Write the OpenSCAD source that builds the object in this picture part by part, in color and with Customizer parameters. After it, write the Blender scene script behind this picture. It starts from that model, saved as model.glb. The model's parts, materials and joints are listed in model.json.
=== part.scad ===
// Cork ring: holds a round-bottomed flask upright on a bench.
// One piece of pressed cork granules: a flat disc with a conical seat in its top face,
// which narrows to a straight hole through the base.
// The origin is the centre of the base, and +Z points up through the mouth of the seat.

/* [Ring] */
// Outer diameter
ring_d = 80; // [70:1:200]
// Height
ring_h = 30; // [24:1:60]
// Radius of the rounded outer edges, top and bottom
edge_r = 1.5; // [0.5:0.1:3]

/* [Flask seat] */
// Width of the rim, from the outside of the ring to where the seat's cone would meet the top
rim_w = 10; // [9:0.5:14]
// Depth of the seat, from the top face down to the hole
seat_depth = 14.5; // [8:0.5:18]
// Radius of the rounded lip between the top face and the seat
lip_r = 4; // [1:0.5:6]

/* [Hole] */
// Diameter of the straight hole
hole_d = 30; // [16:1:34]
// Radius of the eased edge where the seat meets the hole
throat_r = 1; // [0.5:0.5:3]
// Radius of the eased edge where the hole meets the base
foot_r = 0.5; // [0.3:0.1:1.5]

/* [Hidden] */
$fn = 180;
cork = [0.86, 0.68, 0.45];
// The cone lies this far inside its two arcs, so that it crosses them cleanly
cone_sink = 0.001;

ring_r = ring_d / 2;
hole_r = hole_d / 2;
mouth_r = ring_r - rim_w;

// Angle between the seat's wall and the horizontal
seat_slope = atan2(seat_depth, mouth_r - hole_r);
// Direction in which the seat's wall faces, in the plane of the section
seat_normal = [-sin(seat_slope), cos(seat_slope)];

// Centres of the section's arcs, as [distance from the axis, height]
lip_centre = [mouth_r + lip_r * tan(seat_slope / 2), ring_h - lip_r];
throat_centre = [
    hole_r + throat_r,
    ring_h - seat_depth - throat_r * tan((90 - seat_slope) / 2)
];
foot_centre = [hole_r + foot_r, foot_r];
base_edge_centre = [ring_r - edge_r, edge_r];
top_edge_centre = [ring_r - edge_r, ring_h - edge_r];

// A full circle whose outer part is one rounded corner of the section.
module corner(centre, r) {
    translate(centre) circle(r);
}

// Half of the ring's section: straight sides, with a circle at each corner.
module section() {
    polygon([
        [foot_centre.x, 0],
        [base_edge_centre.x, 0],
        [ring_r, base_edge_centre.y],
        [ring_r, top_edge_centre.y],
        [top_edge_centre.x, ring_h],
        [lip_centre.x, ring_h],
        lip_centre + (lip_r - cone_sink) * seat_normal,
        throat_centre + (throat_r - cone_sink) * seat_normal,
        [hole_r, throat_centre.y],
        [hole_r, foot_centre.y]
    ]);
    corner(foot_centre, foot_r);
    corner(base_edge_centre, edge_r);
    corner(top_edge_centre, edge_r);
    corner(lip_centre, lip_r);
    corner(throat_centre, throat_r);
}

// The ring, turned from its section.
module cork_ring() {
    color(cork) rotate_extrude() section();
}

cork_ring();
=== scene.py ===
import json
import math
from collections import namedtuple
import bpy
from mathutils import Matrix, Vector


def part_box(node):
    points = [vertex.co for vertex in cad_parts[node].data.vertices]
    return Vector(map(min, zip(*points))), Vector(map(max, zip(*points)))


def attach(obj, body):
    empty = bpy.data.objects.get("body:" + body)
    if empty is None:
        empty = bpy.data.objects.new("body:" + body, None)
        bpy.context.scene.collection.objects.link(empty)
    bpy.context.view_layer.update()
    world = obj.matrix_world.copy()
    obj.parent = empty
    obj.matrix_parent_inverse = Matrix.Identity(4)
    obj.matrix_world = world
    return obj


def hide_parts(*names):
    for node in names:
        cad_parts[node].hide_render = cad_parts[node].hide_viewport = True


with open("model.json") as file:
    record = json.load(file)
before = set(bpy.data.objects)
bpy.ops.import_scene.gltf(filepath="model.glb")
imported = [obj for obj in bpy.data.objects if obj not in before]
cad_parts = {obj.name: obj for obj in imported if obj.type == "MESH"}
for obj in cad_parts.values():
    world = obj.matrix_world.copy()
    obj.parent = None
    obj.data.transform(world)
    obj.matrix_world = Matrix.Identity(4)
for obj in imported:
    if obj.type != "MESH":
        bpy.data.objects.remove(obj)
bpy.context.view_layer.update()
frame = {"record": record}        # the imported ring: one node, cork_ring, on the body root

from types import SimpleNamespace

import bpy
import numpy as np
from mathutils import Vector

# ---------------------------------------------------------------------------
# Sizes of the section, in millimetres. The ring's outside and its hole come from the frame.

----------

Goal —
Transcribe precisely the lines between the one that contains "from its section." and the one that contains "imported = [obj", counting those two lines as part of the range.

Response to the task —
// The ring, turned from its section.
module cork_ring() {
    color(cork) rotate_extrude() section();
}

cork_ring();
=== scene.py ===
import json
import math
from collections import namedtuple
import bpy
from mathutils import Matrix, Vector


def part_box(node):
    points = [vertex.co for vertex in cad_parts[node].data.vertices]
    return Vector(map(min, zip(*points))), Vector(map(max, zip(*points)))


def attach(obj, body):
    empty = bpy.data.objects.get("body:" + body)
    if empty is None:
        empty = bpy.data.objects.new("body:" + body, None)
        bpy.context.scene.collection.objects.link(empty)
    bpy.context.view_layer.update()
    world = obj.matrix_world.copy()
    obj.parent = empty
    obj.matrix_parent_inverse = Matrix.Identity(4)
    obj.matrix_world = world
    return obj


def hide_parts(*names):
    for node in names:
        cad_parts[node].hide_render = cad_parts[node].hide_viewport = True


with open("model.json") as file:
    record = json.load(file)
before = set(bpy.data.objects)
bpy.ops.import_scene.gltf(filepath="model.glb")
imported = [obj for obj in bpy.data.objects if obj not in before]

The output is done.